No surprise and common enough, IMHO what really talks is money. If can save
significant bucks and clearly demonstrate that, then can be taken seriously.

But from 50,000 feet up, tough to get rich saving money for others. If they
have a $100 million project and you save them $10 million, then maybe you will
get a raise.

What's better, quite generally in US careers, is to start, own, and run a
successful business. If that business is to supply the results of some applied
math, and the results pass the KFC test, "finger lick'n good", then charge
what the work is worth.

Maybe now Internet ad targeting is an example.

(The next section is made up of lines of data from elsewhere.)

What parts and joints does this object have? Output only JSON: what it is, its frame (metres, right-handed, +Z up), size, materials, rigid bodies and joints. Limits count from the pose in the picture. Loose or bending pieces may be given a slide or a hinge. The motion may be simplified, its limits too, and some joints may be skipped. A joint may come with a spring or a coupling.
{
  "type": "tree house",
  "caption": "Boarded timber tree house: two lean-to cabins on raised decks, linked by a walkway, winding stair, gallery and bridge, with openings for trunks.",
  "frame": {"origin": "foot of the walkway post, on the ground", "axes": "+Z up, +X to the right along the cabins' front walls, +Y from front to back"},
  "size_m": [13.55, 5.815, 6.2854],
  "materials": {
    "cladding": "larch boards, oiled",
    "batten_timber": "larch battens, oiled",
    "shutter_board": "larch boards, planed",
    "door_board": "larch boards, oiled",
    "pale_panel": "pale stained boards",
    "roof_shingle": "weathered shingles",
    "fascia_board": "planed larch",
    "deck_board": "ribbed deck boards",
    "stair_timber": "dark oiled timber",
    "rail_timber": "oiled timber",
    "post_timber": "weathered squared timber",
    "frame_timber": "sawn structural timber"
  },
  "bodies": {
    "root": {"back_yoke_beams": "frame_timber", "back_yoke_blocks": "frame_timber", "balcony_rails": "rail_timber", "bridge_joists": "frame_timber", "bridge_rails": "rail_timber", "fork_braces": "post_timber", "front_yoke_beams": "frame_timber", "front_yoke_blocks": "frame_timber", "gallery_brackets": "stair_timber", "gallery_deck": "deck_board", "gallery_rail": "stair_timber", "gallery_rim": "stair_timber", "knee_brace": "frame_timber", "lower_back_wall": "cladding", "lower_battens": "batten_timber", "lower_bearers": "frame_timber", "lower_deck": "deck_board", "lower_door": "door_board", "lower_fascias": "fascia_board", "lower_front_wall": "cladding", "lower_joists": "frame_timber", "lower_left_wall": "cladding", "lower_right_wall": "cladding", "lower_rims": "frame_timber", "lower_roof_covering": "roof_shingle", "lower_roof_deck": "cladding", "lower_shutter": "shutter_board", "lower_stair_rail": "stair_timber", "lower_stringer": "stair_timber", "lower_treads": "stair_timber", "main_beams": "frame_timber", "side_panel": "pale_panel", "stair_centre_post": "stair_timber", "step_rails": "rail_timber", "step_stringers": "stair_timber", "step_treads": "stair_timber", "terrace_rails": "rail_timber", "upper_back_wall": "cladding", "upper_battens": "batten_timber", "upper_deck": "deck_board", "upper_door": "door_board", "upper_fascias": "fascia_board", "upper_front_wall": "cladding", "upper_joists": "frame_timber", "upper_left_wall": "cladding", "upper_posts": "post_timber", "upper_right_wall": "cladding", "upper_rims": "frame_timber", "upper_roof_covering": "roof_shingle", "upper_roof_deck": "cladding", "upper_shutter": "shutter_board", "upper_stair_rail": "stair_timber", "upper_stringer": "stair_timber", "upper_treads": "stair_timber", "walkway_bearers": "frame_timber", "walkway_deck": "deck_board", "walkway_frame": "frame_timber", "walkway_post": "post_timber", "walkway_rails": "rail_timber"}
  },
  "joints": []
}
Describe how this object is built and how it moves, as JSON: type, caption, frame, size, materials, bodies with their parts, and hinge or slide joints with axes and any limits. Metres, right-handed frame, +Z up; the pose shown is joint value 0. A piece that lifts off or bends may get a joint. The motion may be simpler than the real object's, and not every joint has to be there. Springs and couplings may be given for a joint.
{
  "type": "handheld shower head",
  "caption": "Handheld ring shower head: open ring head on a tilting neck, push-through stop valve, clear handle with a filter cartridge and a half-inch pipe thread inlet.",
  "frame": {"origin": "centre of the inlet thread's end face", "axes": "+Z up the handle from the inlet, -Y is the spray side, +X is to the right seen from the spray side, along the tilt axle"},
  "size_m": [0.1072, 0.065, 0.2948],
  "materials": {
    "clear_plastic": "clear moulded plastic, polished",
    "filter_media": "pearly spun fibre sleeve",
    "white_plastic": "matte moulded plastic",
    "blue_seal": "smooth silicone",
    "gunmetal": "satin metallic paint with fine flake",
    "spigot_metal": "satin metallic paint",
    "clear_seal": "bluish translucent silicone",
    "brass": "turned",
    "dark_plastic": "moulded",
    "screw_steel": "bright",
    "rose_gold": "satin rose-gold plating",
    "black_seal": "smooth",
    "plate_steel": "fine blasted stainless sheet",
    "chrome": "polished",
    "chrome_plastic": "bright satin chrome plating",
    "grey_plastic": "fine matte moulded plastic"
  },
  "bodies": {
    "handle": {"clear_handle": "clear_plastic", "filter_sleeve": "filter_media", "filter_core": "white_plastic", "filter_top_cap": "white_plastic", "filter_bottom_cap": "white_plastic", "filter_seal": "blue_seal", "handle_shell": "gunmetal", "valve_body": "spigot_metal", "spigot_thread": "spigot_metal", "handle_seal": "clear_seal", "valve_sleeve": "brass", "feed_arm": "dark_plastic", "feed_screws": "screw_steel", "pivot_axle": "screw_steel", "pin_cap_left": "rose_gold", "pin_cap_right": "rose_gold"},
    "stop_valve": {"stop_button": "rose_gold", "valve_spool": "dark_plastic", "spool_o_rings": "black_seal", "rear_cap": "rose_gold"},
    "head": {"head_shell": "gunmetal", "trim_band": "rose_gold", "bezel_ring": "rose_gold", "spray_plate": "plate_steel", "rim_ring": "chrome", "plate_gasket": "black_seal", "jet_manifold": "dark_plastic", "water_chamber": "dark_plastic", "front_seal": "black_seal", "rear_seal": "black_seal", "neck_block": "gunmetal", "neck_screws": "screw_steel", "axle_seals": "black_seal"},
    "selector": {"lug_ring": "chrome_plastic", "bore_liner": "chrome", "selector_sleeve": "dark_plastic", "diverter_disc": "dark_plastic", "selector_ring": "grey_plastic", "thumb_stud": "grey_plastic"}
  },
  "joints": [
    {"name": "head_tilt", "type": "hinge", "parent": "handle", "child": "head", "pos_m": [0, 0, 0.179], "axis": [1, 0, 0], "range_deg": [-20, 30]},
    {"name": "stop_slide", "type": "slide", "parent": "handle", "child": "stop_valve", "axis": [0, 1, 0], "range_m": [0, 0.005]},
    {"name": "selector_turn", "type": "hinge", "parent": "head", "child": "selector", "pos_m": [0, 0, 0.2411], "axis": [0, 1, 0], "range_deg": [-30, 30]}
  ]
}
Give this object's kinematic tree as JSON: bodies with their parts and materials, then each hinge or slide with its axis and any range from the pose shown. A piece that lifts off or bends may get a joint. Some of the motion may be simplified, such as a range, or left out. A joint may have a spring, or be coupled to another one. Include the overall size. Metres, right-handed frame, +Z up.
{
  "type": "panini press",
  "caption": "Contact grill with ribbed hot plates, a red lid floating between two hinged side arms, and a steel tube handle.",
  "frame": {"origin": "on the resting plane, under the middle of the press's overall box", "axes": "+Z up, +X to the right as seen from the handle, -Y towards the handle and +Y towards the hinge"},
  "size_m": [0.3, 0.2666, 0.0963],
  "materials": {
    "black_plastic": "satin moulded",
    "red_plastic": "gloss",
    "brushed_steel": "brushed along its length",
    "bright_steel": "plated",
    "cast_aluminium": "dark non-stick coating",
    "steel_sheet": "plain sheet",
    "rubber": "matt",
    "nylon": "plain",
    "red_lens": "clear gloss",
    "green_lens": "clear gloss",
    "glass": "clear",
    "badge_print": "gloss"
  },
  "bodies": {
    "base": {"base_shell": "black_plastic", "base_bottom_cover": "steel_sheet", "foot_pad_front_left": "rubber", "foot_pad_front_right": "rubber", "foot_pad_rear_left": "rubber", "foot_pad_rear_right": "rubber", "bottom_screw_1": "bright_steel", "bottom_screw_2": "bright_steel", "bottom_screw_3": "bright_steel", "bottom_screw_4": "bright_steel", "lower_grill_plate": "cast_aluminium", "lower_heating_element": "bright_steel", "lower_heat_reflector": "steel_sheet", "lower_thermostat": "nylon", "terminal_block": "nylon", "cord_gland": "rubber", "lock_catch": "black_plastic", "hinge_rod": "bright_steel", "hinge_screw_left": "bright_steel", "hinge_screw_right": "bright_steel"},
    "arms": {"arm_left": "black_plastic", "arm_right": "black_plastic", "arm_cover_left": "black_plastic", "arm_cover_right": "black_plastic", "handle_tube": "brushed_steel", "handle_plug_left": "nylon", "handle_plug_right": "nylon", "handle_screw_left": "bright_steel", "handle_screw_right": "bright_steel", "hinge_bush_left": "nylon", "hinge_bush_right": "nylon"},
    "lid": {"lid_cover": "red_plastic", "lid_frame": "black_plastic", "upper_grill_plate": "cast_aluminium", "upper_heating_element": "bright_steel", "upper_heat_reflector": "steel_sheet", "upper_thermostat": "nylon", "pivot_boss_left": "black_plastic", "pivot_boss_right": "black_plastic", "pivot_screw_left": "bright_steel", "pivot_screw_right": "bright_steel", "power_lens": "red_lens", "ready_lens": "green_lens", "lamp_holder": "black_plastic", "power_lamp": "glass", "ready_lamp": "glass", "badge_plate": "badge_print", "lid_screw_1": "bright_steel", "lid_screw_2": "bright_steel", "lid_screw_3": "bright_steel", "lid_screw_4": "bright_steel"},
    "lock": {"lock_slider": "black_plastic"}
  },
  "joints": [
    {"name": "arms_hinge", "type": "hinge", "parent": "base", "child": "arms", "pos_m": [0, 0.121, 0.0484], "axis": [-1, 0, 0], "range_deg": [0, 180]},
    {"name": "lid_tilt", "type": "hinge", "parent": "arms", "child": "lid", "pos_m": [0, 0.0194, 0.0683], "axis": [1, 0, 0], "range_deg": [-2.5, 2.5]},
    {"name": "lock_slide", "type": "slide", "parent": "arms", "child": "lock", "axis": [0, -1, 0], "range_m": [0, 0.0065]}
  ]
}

I'm doing a startup, a Web site. The crucial enabling core of what I'm doing
has some advanced pure math and some applied math I derived. Users won't be
aware of anything mathematical. But if users really like the site, then it
will be mostly because of the math. So, it's some math -- not really
statistics, operations research, optimization, machine learning, artificial
intelligence, or management science -- it's just some math. The research
libraries have rows and rows of racks of math; I'm using some of it and have
derived some more.

Generally I found that the best customer for math is US national security,
especially near DC. E.g., now some people are building models to predict the
growth of COVID-19. Likely the core of that work is continuous time, discrete
state space Markov processes, maybe subordinated to Poisson processes. Okay:
One of the military projects I did was to evaluate the survivability of the US
SSBN (ballistic missile firing submarines) under a special scenario of global
nuclear war limited to sea -- a continuous time, discrete state space Markov
process subordinated to a Poisson process. Another project was to measure the
power spectra of ocean waves and, then, generate sample paths with that power
spectrum -- for some submarines. There was some more applied math in nonlinear
game theory of nuclear war.

Here's some applied math, curiously also related to the COVID-19 pandemic:
Predict revenue for FedEx. So, for time t, let y(t) be the revenue per day at
time t. Let b be the total market. Assume growth via _virality_ , i.e., word
of mouth advertising from current customers communicating with remaining
target customers. So, ..., get the simple first order differential equation,
for some k,

y'(t) = k y(t) (b - y(t))

where the solution is the logistic curve which can also be applied to make
predictions for epidemics. This little puppy pleased the FedEx BoD and saved
the company. Now, what was that, data science, AI, ML, OR, MS, optimization?
Nope -- just some applied math.

I have high hopes for the importance, relevance, power, fortunes from applied
math, but can't pick good applications like apples from a three.